Over the past nine months, employers have been regaining some steam. But that has hit a bit a standstill as new reports surface showing that hiring was its weakest in the past nine months (over this past month). According to the Labor Department, payroll only expanded 88,000 for the past month, a number that does not include the farming industry.

By comparison to the market expectations, it was a drop in the bucket. Analysts had hoped for 200,000 in gains, about 120 percent more than what really took place. On a positive note, unemployment dropped to 7.6 percent—but was mostly attributed to people who were retiring and leaving the work force.

“The U.S. economy just hit a major speed bump,” said Marcus Bullus, trading director at MB Capital in London.

Many experts are attributing this most recent fluctuating to the new tax rate that took effect in January of this year. Due to this new employer payroll tax rate, retailers were hit the hardest, slashing more than 21,000 jobs in March; which made it the hardest hit demographic that was polled. Additionally, hiring in this sector was weaker in February and January as well.

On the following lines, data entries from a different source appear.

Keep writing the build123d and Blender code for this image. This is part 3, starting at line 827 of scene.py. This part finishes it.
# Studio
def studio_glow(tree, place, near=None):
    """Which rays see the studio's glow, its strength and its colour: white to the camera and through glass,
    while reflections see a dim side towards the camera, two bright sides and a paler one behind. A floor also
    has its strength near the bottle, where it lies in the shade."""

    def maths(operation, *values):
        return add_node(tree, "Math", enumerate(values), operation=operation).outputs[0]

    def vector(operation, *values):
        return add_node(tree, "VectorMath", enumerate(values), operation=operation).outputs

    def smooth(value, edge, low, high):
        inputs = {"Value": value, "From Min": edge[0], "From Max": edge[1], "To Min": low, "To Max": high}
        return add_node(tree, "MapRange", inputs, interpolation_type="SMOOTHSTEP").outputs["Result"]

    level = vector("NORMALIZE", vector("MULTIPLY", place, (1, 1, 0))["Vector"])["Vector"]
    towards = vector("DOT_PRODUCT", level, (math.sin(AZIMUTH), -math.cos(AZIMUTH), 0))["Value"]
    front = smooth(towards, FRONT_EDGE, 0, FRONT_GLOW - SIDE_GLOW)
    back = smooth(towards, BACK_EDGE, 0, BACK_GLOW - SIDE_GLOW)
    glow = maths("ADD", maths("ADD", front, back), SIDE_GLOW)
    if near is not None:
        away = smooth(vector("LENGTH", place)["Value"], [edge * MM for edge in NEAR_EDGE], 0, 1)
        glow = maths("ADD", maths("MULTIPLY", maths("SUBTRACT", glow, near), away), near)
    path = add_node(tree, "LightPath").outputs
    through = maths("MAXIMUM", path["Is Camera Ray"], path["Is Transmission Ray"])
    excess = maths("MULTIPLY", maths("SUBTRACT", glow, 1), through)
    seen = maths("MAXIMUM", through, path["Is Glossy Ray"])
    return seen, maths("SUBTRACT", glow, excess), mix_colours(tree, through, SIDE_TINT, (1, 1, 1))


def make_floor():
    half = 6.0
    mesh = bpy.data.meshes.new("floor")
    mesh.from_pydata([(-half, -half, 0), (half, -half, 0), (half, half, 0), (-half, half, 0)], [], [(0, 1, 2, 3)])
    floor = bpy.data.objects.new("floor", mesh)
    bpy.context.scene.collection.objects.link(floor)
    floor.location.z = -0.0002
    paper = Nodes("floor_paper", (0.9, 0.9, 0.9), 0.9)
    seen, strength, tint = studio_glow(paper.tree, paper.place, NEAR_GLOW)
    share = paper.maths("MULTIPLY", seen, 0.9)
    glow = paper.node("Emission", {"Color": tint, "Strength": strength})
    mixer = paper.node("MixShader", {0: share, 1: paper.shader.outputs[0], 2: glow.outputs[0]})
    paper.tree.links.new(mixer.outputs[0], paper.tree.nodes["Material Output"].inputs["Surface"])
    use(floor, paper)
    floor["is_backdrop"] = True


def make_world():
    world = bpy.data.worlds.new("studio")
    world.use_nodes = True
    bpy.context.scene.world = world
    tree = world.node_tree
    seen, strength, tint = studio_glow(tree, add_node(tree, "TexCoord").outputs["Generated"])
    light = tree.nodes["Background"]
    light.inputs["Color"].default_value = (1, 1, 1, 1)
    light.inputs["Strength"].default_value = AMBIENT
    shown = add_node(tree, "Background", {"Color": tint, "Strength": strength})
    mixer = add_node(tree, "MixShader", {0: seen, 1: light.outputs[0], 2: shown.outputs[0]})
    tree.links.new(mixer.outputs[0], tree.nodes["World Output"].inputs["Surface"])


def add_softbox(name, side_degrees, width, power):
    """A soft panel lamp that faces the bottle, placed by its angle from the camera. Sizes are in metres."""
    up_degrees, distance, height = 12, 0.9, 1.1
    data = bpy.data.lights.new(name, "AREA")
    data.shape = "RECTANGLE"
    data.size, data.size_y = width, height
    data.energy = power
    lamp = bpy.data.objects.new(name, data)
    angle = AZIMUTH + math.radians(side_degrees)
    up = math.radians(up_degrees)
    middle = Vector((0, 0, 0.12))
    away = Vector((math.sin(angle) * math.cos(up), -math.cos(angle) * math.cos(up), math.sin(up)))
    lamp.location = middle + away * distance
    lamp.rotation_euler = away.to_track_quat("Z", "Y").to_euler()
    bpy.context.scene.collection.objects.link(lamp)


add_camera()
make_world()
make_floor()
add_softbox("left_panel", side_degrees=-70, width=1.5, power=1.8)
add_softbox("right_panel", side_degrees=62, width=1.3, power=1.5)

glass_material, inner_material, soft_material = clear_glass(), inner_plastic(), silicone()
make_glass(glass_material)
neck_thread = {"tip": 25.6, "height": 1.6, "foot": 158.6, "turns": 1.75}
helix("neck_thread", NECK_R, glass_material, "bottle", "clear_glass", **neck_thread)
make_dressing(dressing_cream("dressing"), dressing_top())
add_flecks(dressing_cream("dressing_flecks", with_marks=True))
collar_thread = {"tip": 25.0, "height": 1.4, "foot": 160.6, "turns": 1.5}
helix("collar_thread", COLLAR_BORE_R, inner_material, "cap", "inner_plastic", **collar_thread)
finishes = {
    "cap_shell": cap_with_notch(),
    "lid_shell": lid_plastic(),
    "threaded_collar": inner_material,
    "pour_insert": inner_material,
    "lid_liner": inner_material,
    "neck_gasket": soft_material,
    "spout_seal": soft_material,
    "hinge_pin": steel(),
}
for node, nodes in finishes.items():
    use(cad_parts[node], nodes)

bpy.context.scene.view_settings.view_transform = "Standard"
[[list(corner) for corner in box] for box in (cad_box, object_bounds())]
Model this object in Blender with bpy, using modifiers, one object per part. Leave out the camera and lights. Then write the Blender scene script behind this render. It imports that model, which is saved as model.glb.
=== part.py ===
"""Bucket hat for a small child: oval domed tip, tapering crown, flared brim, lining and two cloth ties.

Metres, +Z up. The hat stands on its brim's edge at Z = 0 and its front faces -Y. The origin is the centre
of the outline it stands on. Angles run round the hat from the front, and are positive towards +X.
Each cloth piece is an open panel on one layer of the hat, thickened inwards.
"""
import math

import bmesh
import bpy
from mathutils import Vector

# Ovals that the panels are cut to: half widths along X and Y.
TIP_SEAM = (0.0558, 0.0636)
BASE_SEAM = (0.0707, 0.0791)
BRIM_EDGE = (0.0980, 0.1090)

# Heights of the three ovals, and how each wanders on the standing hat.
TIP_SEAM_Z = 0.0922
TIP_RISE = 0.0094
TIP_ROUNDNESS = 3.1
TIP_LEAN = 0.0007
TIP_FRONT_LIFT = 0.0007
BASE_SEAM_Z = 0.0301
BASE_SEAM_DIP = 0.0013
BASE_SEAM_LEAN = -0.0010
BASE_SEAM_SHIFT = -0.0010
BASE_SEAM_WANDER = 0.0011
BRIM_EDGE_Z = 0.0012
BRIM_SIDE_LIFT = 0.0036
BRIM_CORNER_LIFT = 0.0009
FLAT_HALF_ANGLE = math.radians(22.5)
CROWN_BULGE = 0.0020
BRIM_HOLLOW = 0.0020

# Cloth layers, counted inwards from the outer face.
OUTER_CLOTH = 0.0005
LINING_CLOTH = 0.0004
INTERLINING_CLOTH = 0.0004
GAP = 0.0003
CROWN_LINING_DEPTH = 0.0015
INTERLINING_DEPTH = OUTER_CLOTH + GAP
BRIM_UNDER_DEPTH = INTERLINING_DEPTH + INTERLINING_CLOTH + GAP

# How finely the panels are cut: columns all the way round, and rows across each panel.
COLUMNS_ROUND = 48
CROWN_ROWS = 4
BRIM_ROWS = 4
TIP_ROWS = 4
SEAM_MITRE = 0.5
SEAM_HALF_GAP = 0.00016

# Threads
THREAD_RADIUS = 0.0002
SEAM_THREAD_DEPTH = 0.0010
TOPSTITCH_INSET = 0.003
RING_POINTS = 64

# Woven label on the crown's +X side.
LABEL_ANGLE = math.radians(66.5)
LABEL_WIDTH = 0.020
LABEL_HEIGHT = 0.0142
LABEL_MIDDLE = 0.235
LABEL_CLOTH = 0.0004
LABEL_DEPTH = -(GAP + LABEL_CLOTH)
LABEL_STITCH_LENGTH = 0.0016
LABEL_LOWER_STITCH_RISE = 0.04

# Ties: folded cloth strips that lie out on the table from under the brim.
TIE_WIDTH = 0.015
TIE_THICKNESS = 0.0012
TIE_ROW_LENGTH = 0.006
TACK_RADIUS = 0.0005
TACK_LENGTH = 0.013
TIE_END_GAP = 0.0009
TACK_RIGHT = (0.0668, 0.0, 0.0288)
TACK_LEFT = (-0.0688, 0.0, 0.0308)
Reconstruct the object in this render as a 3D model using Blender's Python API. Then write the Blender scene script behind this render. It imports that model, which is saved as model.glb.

Investors reacted to these dismal numbers, which also dropped rates of trade on related stocks and bonds. Many attribute this to the massive decline in the stock market, which was posting all time highs (since 2007) up until the past few weeks. Benchmark Treasury debt yields also suffered; and the dollar became weaker against a plethora of other currencies.

“We don’t think there is enough signal here to conclude the U.S. economy is wobbling. Rather, it appears that the underlying trend has not improved as much as the January-February data suggested,” said Julia Coronado, an economist at BNP Paribas in New York.

This could spur more economic stimulus from the Fed, found in the form of the bond-buying stimulus program.

“This could give them the green light to stay with this policy longer,” said Brian Rehling, chief fixed income strategist at Wells Fargo Advisors in St. Louis.

POSITIVE NEWS

There is some positive news to be had as well. According to the Labor Department, 61,000 more jobs (than had been estimated previously) were added during the first quarter. And the average workweek was at its highest level in more than a year. Construction added 18,000 jobs, telling of a slowly recovering housing market.

“Companies ramped up working hours instead of hiring additional people. The fact that labor demand kept rising should bode well for future job gains,” said Harm Bandholz, chief U.S. economist at UniCredit Research in New York.